━━━━━ THE DATA

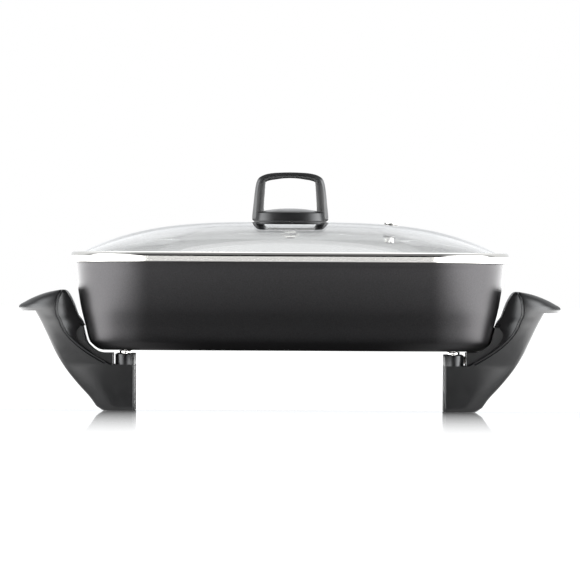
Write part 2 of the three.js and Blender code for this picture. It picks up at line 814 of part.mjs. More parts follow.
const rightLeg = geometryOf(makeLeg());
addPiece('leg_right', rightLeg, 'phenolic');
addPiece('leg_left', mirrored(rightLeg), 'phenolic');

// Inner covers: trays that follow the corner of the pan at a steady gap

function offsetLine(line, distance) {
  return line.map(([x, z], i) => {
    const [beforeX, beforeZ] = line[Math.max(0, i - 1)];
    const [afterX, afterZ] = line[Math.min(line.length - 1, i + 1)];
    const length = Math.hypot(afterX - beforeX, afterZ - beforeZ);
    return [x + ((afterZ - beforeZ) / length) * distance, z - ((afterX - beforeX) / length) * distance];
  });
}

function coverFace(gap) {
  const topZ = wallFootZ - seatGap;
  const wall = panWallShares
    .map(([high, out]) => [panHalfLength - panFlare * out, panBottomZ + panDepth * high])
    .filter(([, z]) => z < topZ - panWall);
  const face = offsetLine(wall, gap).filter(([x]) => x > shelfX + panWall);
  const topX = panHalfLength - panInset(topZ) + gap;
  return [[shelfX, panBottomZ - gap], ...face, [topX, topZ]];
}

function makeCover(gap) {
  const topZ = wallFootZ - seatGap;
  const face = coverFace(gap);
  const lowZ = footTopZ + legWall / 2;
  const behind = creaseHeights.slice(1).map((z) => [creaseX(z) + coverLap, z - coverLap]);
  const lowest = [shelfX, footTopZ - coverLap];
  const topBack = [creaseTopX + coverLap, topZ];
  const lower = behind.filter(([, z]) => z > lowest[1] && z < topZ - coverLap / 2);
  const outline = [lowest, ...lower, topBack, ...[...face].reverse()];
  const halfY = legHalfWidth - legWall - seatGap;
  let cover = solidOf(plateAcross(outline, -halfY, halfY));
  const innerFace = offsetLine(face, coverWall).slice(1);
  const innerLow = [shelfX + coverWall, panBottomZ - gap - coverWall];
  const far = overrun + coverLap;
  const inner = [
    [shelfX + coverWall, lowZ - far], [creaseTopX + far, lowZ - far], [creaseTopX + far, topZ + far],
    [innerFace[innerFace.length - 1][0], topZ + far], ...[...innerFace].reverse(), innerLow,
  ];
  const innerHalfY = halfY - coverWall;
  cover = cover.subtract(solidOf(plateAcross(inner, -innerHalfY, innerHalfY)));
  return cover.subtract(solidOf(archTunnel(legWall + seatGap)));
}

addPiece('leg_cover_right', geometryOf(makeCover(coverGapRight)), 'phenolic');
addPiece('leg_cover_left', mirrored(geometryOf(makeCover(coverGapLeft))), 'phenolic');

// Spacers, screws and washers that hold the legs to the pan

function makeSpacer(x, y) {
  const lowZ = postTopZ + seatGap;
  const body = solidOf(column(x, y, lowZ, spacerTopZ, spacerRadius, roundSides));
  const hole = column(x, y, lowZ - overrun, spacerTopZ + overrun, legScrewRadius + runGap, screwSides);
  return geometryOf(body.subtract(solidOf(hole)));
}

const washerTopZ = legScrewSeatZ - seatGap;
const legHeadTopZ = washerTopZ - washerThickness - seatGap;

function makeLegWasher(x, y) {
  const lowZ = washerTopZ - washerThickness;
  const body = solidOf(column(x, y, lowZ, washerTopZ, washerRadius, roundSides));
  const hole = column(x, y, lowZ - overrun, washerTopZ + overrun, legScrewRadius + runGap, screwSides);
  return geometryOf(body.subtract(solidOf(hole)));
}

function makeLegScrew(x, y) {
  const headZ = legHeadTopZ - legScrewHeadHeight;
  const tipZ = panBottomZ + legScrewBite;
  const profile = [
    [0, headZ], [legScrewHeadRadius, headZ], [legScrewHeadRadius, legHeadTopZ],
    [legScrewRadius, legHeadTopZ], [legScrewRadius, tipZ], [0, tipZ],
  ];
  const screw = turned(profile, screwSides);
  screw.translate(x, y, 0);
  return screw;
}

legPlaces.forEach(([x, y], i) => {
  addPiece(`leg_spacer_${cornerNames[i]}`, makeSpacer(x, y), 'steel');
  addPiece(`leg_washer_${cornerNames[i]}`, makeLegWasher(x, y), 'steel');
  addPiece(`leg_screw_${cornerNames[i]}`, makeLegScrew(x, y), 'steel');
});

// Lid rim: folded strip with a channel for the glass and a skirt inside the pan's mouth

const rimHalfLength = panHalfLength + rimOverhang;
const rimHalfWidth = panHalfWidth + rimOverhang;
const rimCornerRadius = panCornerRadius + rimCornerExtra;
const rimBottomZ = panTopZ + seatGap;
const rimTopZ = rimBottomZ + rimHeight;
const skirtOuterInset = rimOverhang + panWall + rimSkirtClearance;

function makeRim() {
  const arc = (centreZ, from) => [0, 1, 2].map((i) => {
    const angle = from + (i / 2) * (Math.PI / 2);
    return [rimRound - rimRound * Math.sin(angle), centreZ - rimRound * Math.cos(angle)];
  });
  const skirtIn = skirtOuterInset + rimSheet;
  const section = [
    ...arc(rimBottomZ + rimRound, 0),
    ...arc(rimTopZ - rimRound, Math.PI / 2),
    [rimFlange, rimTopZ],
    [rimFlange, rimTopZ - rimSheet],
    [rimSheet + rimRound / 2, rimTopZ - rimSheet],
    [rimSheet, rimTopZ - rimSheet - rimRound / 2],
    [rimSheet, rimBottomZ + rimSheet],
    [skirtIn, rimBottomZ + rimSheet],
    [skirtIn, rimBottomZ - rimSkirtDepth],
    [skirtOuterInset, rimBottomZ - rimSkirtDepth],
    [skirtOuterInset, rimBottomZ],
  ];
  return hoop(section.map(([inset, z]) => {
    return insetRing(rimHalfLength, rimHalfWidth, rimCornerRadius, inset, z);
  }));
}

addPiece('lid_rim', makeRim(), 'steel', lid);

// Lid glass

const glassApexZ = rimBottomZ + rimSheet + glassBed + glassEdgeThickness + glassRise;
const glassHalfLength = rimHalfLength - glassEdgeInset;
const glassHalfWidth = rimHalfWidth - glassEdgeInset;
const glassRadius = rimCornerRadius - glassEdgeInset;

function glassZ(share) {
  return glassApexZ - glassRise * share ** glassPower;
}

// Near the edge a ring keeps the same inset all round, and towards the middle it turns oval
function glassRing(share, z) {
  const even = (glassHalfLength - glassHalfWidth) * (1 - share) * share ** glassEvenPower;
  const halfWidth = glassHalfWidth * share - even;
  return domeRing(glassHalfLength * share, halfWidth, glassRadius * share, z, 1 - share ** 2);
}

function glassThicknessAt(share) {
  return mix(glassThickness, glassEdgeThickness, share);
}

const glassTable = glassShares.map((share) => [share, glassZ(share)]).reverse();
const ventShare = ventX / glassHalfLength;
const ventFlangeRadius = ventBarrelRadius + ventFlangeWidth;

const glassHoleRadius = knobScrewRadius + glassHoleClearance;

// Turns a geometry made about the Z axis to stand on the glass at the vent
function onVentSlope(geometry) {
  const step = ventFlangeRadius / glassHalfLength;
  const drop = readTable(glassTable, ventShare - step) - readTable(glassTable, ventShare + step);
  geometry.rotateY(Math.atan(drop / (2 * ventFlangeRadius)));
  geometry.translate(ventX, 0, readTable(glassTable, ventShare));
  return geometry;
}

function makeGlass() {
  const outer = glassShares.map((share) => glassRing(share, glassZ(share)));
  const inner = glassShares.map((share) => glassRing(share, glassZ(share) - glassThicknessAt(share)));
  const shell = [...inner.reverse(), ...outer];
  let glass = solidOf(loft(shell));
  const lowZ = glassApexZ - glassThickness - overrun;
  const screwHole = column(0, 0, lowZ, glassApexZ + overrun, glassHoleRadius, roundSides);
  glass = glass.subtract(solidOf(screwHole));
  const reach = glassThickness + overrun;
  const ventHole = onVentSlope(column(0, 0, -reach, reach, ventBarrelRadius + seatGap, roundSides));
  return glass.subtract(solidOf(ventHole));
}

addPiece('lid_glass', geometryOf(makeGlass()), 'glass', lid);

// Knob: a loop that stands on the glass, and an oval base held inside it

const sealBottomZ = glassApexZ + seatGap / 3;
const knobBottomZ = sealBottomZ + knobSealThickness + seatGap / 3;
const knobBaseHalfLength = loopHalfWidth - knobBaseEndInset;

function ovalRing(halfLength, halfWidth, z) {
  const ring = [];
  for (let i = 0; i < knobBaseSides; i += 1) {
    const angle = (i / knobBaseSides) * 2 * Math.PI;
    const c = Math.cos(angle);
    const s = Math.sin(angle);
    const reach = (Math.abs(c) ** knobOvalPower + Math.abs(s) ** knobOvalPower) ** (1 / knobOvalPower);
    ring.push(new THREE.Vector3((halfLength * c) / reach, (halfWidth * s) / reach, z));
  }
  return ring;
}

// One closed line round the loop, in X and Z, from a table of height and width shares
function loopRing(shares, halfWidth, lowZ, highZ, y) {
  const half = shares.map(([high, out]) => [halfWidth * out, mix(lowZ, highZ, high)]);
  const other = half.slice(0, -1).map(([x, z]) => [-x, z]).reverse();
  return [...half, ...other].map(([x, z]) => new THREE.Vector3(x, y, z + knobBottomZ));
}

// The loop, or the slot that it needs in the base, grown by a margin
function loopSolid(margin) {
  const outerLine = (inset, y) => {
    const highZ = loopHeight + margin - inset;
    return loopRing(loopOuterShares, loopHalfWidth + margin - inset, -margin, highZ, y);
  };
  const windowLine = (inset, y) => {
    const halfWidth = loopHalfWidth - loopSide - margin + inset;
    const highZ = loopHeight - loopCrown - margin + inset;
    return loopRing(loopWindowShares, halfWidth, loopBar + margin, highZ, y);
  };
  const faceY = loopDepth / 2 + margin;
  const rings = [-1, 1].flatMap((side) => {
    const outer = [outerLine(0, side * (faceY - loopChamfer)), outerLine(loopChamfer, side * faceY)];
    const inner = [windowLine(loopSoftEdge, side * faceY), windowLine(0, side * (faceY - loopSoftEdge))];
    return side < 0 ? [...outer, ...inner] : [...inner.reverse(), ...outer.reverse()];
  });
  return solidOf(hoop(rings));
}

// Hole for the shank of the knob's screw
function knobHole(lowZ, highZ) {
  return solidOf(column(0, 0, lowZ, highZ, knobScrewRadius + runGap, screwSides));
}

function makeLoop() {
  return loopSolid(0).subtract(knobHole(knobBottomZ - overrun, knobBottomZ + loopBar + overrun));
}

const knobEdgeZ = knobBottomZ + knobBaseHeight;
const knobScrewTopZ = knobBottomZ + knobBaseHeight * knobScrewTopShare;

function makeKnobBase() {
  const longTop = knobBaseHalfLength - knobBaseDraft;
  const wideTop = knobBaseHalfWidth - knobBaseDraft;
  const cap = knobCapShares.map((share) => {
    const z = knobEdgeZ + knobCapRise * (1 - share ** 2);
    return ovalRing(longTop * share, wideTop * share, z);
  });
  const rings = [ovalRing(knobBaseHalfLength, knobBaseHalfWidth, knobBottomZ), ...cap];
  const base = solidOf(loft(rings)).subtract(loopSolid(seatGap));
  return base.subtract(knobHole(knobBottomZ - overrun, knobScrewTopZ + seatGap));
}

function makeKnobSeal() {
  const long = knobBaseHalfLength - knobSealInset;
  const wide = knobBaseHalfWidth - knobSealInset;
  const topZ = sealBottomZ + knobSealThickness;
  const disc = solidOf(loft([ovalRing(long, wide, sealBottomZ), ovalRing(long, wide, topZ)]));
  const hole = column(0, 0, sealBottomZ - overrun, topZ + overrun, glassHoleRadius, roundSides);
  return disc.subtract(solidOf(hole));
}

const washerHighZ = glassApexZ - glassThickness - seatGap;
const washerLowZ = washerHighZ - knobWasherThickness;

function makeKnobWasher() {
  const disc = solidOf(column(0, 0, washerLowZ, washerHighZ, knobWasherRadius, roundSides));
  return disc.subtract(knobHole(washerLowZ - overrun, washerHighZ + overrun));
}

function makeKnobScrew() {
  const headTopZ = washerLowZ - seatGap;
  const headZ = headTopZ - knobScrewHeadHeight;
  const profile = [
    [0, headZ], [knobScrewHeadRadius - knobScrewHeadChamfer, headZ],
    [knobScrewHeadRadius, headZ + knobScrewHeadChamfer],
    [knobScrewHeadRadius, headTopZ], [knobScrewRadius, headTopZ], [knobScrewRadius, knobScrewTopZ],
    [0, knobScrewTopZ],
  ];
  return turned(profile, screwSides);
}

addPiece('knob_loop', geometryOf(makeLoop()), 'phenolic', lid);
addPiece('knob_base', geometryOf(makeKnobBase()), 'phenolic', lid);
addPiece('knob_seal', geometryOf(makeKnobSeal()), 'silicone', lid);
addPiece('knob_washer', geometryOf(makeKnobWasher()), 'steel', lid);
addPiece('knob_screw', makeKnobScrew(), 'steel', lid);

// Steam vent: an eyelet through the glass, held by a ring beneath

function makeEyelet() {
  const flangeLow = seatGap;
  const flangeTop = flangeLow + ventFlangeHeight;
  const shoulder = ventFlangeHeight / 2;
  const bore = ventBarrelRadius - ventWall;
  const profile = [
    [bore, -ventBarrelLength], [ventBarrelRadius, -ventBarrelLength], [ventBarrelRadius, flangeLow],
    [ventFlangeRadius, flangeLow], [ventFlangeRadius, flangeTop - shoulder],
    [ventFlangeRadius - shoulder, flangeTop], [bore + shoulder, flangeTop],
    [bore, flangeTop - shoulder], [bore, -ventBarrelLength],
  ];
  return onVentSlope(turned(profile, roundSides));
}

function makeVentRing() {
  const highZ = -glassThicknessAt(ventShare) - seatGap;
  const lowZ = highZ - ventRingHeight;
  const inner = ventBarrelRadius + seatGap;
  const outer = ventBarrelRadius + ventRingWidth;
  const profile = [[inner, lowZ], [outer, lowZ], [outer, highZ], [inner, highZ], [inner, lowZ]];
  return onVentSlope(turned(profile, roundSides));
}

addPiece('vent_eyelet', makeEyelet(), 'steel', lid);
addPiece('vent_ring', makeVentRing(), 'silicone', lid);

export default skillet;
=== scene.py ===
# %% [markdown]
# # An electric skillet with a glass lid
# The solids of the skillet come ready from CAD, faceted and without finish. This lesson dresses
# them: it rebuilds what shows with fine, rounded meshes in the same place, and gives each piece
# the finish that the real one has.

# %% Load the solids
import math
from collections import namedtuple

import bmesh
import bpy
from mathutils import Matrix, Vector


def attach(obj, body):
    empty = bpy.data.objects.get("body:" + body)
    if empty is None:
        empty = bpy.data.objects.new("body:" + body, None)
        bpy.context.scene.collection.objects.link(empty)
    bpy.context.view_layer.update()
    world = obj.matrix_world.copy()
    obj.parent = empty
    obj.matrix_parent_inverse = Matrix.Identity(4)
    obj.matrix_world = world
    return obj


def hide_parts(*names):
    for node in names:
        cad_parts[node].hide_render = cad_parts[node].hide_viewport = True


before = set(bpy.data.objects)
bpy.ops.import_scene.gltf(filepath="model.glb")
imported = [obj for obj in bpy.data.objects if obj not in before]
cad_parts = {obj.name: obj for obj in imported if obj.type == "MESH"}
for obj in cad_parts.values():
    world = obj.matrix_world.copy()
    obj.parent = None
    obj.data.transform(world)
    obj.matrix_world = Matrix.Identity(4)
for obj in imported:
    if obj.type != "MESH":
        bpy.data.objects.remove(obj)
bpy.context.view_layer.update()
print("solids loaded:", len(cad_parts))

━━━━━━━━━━
━━━━━ THE DATA

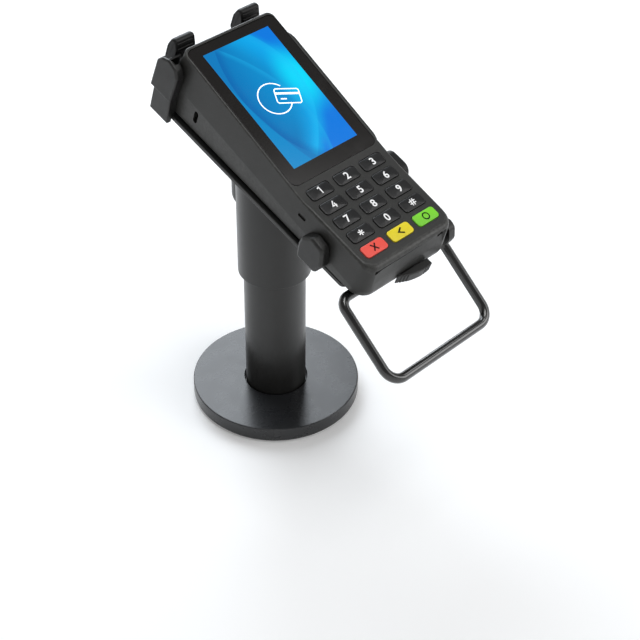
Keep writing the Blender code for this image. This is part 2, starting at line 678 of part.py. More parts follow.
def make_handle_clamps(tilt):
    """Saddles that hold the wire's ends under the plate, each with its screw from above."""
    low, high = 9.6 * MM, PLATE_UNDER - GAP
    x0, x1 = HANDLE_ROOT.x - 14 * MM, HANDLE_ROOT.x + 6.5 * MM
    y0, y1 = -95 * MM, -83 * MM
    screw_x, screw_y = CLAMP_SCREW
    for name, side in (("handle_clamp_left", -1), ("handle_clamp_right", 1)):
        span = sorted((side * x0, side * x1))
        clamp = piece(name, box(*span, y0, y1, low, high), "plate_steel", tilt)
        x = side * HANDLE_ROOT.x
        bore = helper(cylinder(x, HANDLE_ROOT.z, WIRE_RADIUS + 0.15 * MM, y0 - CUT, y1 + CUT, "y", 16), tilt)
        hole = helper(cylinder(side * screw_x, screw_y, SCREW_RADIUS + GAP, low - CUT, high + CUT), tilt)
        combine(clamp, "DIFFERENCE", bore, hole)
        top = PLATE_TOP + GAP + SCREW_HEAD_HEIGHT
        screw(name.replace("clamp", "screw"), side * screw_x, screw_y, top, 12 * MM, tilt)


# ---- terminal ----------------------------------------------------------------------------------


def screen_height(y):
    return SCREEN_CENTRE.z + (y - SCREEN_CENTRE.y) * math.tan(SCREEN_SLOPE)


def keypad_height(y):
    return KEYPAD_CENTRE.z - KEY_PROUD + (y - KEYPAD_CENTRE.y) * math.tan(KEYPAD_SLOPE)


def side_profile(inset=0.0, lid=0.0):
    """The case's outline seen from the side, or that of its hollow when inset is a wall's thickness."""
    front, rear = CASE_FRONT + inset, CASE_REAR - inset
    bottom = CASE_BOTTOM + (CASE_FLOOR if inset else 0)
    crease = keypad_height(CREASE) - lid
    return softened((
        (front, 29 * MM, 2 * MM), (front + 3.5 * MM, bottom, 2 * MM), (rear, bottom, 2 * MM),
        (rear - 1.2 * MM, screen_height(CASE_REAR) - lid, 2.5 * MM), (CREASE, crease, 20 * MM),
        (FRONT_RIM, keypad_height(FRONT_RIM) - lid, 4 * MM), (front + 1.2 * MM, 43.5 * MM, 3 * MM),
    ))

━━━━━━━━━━
━━━━━ THE DATA

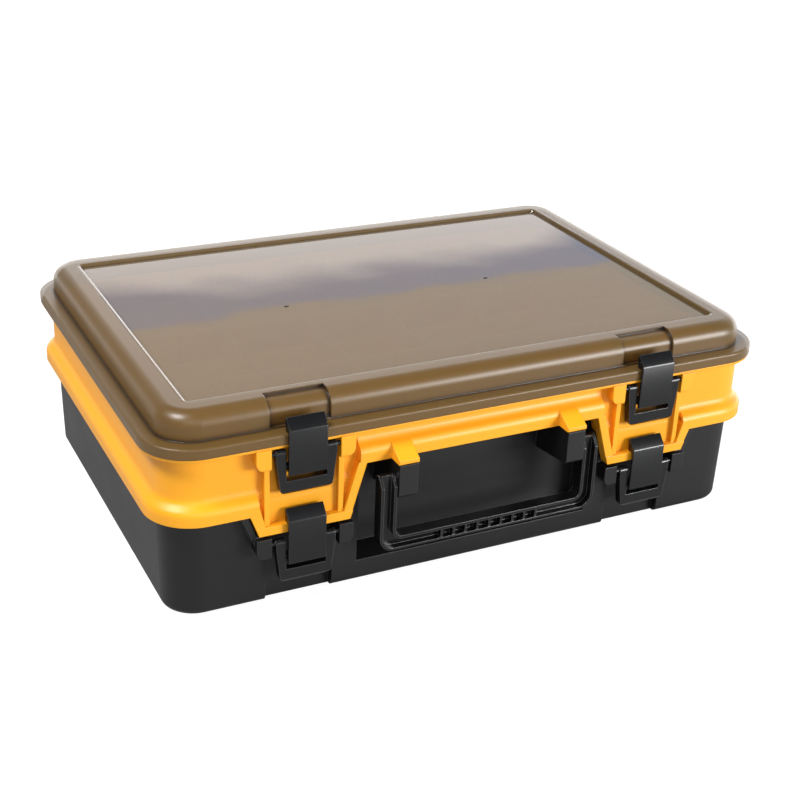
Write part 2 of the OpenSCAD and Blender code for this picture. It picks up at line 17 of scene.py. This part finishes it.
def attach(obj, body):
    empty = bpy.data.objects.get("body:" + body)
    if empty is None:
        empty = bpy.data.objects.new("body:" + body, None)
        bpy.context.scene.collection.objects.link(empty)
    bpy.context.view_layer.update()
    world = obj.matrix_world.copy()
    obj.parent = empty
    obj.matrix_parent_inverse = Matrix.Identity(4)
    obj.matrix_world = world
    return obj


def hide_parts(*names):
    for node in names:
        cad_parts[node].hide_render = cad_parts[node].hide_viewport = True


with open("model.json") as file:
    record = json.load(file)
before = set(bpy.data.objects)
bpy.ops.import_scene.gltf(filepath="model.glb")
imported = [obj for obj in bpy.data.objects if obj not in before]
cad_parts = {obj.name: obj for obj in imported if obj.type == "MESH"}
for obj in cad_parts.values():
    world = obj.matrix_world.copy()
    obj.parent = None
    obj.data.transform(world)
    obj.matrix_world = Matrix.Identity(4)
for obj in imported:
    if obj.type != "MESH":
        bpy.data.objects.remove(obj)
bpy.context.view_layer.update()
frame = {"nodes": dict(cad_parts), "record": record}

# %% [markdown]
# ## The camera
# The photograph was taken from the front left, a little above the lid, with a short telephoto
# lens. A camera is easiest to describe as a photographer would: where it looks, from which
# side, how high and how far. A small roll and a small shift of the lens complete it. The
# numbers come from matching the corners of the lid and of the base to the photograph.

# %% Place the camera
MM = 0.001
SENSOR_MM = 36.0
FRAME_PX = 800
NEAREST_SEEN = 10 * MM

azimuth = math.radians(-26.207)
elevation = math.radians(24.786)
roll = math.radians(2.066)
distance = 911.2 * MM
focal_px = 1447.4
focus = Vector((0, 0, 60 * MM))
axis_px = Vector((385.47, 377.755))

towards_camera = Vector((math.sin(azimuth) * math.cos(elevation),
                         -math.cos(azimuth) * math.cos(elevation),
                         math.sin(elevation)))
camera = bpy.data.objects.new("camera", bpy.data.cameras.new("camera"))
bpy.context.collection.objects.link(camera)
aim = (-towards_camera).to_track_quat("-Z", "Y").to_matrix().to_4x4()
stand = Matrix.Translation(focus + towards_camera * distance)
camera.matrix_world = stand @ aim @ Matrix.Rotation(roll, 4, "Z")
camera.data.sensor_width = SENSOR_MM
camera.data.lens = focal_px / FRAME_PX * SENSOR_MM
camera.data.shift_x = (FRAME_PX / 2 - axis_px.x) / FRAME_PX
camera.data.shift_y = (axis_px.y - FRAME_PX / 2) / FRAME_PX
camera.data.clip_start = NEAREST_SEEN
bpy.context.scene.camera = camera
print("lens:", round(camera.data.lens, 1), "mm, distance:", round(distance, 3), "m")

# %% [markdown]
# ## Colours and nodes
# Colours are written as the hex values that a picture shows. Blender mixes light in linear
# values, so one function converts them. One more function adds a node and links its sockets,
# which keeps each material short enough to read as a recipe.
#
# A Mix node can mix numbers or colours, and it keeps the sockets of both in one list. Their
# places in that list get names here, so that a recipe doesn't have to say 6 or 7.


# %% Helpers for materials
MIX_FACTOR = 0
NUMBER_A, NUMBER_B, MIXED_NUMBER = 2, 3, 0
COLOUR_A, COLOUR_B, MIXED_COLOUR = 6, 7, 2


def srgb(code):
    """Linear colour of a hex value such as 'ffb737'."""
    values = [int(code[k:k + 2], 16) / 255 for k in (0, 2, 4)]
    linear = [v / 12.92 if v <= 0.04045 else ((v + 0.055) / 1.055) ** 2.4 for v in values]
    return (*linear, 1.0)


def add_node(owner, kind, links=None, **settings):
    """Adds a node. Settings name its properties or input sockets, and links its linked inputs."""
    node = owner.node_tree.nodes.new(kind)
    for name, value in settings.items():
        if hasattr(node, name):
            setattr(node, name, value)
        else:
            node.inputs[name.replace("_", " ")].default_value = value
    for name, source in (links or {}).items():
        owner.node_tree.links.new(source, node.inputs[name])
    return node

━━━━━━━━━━

TASK DIRECTIONS
All lines above from the one containing "const inner = ventBarrelRadius + seatGap;" to the one containing "# the finish that the real one has." must be repeated exactly, both lines included, and no others.

TASK SOLUTION
  const inner = ventBarrelRadius + seatGap;
  const outer = ventBarrelRadius + ventRingWidth;
  const profile = [[inner, lowZ], [outer, lowZ], [outer, highZ], [inner, highZ], [inner, lowZ]];
  return onVentSlope(turned(profile, roundSides));
}

addPiece('vent_eyelet', makeEyelet(), 'steel', lid);
addPiece('vent_ring', makeVentRing(), 'silicone', lid);

export default skillet;
=== scene.py ===
# %% [markdown]
# # An electric skillet with a glass lid
# The solids of the skillet come ready from CAD, faceted and without finish. This lesson dresses
# them: it rebuilds what shows with fine, rounded meshes in the same place, and gives each piece
# the finish that the real one has.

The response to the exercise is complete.